Ce soir, pour fêter dans l’intimité l’anniversaire de Barton Fink, je reverrai le film qui a laissé en moi le plus d’effets secondaires. Dans mon souvenir, il me semble qu’il a été conçu pour que le spectateur y mette beaucoup du sien et le complète. Il se passe en grande partie dans un hôtel aussi infernal que les entrailles de l’Hollywood des années 1940 et raconte à la façon de Kafka comment l’art littéraire d’un jeune scénariste est détruit par l’industrie. Rien de nouveau sous le soleil, une histoire quotidienne, mais racontée de manière infinie. Satire sévère d’Hollywood et de sa machinerie commerciale, de ses producteurs ignorants et de ses secrétaires mielleux. Au beau milieu de l’une des galeries des bungalows des scénaristes, nous voyons surgir, fantomatique, le double d’un William Faulkner imbibé d’alcool. Et nous nous rappelons qu’au milieu de ces palmiers et de ce stuc, passa aussi John Cheever qui fut implacable avec ce monde : « Ils continuent d’y faire des films brillants et originaux. Mais ce qu’à Hollywood, je perçois avant tout, c’est le suicide ».
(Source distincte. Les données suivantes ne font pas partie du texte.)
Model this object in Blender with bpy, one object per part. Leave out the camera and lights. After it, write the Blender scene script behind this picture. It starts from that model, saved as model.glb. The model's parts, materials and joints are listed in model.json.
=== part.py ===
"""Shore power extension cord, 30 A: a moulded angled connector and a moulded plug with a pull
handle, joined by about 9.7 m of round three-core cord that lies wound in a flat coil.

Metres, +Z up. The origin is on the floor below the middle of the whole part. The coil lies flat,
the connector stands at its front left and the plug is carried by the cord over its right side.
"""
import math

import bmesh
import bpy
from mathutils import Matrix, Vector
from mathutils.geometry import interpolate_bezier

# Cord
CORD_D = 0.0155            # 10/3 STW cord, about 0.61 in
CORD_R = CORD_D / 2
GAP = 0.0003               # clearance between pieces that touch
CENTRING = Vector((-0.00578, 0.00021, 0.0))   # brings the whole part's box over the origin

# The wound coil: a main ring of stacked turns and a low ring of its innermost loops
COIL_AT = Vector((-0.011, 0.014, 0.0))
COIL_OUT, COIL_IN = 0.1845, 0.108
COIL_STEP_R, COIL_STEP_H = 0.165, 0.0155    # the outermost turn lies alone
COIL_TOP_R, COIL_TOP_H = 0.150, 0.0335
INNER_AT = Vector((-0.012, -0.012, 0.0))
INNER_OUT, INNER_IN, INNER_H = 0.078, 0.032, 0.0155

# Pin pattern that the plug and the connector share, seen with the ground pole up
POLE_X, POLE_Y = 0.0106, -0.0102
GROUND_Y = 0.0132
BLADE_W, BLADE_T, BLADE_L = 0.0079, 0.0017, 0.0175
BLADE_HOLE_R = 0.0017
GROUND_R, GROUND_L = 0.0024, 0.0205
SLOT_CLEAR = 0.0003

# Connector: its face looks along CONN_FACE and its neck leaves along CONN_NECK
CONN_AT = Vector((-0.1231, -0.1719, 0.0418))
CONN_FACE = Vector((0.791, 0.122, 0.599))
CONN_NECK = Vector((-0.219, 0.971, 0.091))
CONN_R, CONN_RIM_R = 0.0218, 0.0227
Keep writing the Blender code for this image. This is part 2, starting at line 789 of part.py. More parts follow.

Je décide que les deux lettres me sont parvenues à titre d’épilogue, toutes les deux adossées à l’étrange dénouement de Barton Fink que je reverrai dans un moment. Ce dénouement où l’on n’arrive jamais à savoir ce que contient la mystérieuse boîte que John Turturro promène partout et qui pourrait contenir n’importe quoi, tout ce qu’il nous plaît d’imaginer, aussi bien par exemple la tête de la maîtresse de Faulkner que les deux lettres qui m’attendaient ce soir à la maison. Tout est possible quand l’anniversaire est si intime.